The role of water in the etiology of periodontal disease is poorly understood.
The objective of this study was to examine the association amongst water softness, risk for periodontitis, and smoking status.
We examined the association between use of water 'softening and conditioning systems' and the risk for periodontal disease in smokers and non-smokers, using adult participants (18+ years), from the third National Health and Nutrition Examination Survey (NHANES III) data. Zero to 33 per cent (0-33%) of sites with periodontal attachment loss > or = 3 mm was considered a healthy periodontium, and > 33% of sites with periodontal attachment loss > or = 3 mm was defined as periodontitis. Soft water users were divided into 'yes' or 'no' using the question, 'Does your home have a "softening or conditioning system?".' Smoking subjects were divided into groups as follows: current smokers (had smoked > or = 100 cigarettes in their lifetime and currently smoked), former smokers (had smoked > or = 100 cigarettes in their lifetime, not currently smoking), or never smokers (had not smoked > or = 100 cigarettes in their lifetime). Data was analyzed by univariate analyses using SPSS. The 5% level of statistical significance was adopted throughout.
Subjects that answered the question 'yes' to soft water use had a significantly higher risk of periodontitis (p < 0.05), adjusting for confounders.

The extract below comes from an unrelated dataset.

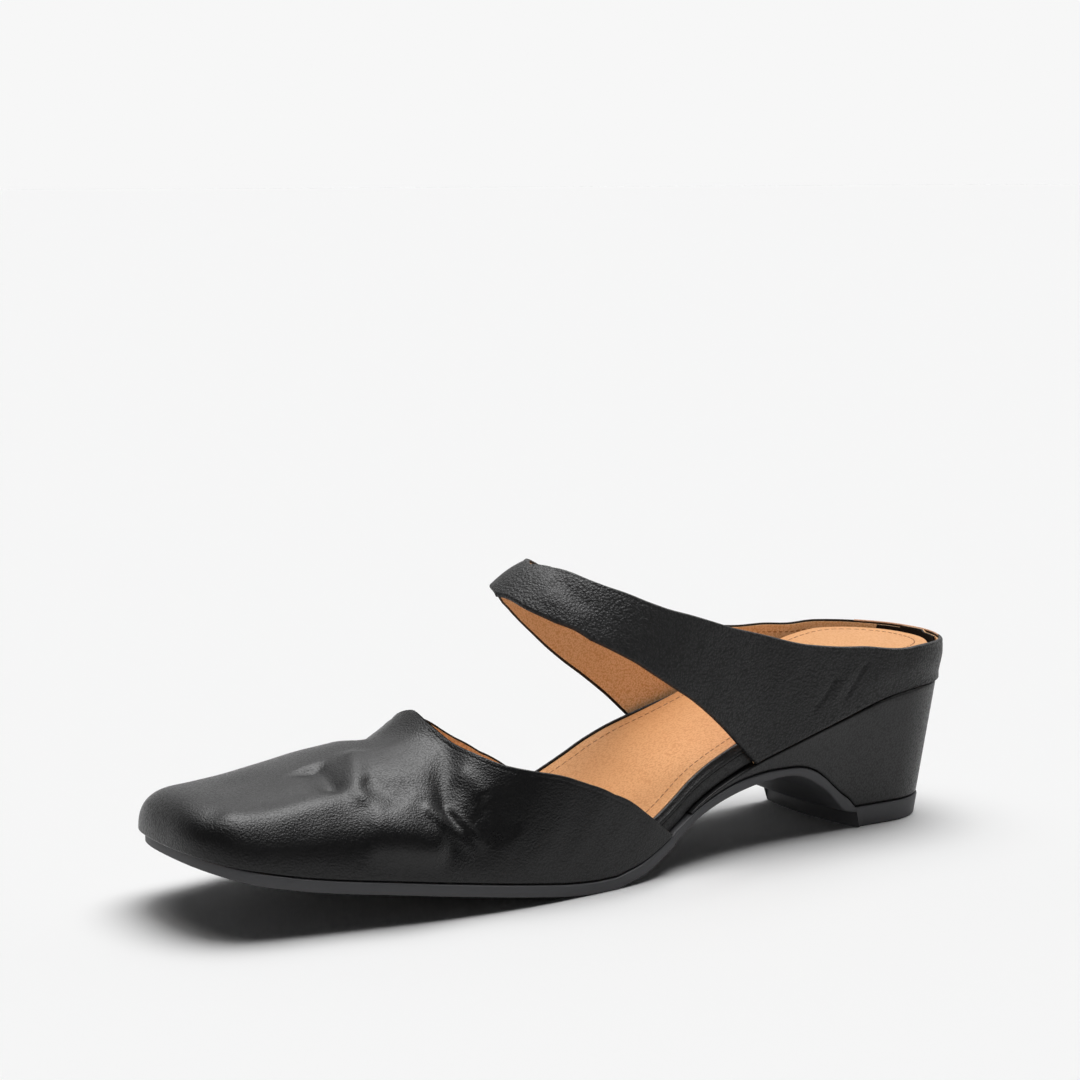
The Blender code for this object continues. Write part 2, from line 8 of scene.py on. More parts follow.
import bmesh
import bpy
import numpy as np
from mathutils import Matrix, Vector


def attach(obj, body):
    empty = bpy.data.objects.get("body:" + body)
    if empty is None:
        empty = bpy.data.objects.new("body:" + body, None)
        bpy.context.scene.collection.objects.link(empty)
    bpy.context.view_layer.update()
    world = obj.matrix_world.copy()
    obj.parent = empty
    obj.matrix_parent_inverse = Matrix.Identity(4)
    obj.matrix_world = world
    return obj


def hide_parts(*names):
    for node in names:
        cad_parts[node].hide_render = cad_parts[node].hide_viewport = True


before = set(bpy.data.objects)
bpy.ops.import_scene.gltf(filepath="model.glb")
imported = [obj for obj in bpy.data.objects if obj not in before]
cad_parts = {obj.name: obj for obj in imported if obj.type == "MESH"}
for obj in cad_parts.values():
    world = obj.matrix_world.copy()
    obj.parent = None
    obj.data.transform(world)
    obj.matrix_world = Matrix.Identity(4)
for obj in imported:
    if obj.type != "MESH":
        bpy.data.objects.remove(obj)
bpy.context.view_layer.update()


# Camera: the photograph's place, three quarters from the front on the outer side, a little above.
CAMERA_PLACE = Vector((0.5250, 0.6003, 0.1920))
CAMERA_AIM = Vector((0.11385, -0.0017, 0.09015))
SENSOR = 36.0
LENS = 89.27

camera_data = bpy.data.cameras.new("camera")
camera_data.sensor_width = SENSOR
camera_data.lens = LENS
camera_data.clip_start = 0.01
camera = bpy.data.objects.new("camera", camera_data)
camera.location = CAMERA_PLACE
camera.rotation_mode = "QUATERNION"
camera.rotation_quaternion = (CAMERA_AIM - CAMERA_PLACE).to_track_quat("-Z", "Y")
bpy.context.scene.collection.objects.link(camera)
bpy.context.scene.camera = camera


# Studio: a pale floor that runs to the horizon, a broad soft light overhead and a softer fill from the
# front. Black leather mirrors a white backdrop behind it and a dark room on the camera's side.
BACKGROUND = "F7F7F7"
FLOOR_COLOUR = "F7F7F7"
FLOOR_SIZE = 40.0
KEY_FROM = Vector((-0.25, -0.10, 0.95))
KEY_STRENGTH = 1.60
KEY_ANGLE = math.radians(45)
FILL_FROM = Vector((0.45, 0.65, 0.60))
FILL_STRENGTH = 1.0
FILL_ANGLE = math.radians(70)
CEILING = (-0.15, -0.20, 0.97)
BEHIND = (-0.56, -0.82, 0.0)
MIRRORED = 2.3


def colour(code):
    """A linear colour with alpha from an sRGB hex code."""
    shares = [int(code[i:i + 2], 16) / 255 for i in (0, 2, 4)]
    return (*[s / 12.92 if s <= 0.04045 else ((s + 0.055) / 1.055) ** 2.4 for s in shares], 1.0)


def add(tree, kind, links=None, **settings):
    """A new node with its settings; links give its inputs a value or another node's output."""
    made = tree.nodes.new(kind)
    for name, value in settings.items():
        setattr(made, name, value)
    for name, value in (links or {}).items():
        if isinstance(value, bpy.types.NodeSocket):
            tree.links.new(value, made.inputs[name])
        else:
            made.inputs[name].default_value = value
    return made


def ramp(tree, value, stops):
    """A colour ramp over a value; stops are places with colours."""
    made = add(tree, "ShaderNodeValToRGB", {"Fac": value})
    points = made.color_ramp.elements
    while len(points) < len(stops):
        points.new(0.5)
    for point, (place, shade) in zip(points, stops):
        point.position = place
        point.color = shade
    return made.outputs["Color"]


def surface(name):
    """A new material, its node tree and its Principled shader."""
    made = bpy.data.materials.new(name)
    made.use_nodes = True
    return made, made.node_tree, made.node_tree.nodes["Principled BSDF"]


def sun(name, source, strength, angle):
    """A soft light from a direction."""
    data = bpy.data.lights.new(name, "SUN")
    data.energy = strength
    data.angle = angle
    made = bpy.data.objects.new(name, data)
    made.rotation_mode = "QUATERNION"
    made.rotation_quaternion = (-source).to_track_quat("-Z", "Y")
    bpy.context.scene.collection.objects.link(made)
    return made


world = bpy.data.worlds.new("studio")
bpy.context.scene.world = world
world.use_nodes = True
sky = world.node_tree
sky.nodes.clear()
towards = add(sky, "ShaderNodeTexCoord").outputs["Generated"]
height = add(sky, "ShaderNodeSeparateXYZ", {"Vector": towards}).outputs["Z"]
upward, rearward = (
    add(sky, "ShaderNodeVectorMath", {0: towards, 1: aim}, operation="DOT_PRODUCT").outputs["Value"]
    for aim in (CEILING, BEHIND)
)


def step(value, start, end, low, high):
    """A smooth change of a value's output from low to high between two of its values."""
    return add(sky, "ShaderNodeMapRange", {"Value": value, "From Min": start, "From Max": end, "To Min": low,
                                           "To Max": high}, interpolation_type="SMOOTHSTEP").outputs["Result"]


def combined(operation, first, second):
    """The sum or the product of two values."""
    return add(sky, "ShaderNodeMath", {0: first, 1: second}, operation=operation).outputs["Value"]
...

When mineral intake from foods was added to the model, the significance of periodontitis risk remained the same for the non-smoking, soft water-using subjects, whereas for the smoking, soft water-using subjects the risk for periodontitis increased significantly (p < 0.05) in most cases.
Thus, use of water 'softening and conditioning systems' significantly increased the risk for periodontitis, and smoking increased this risk.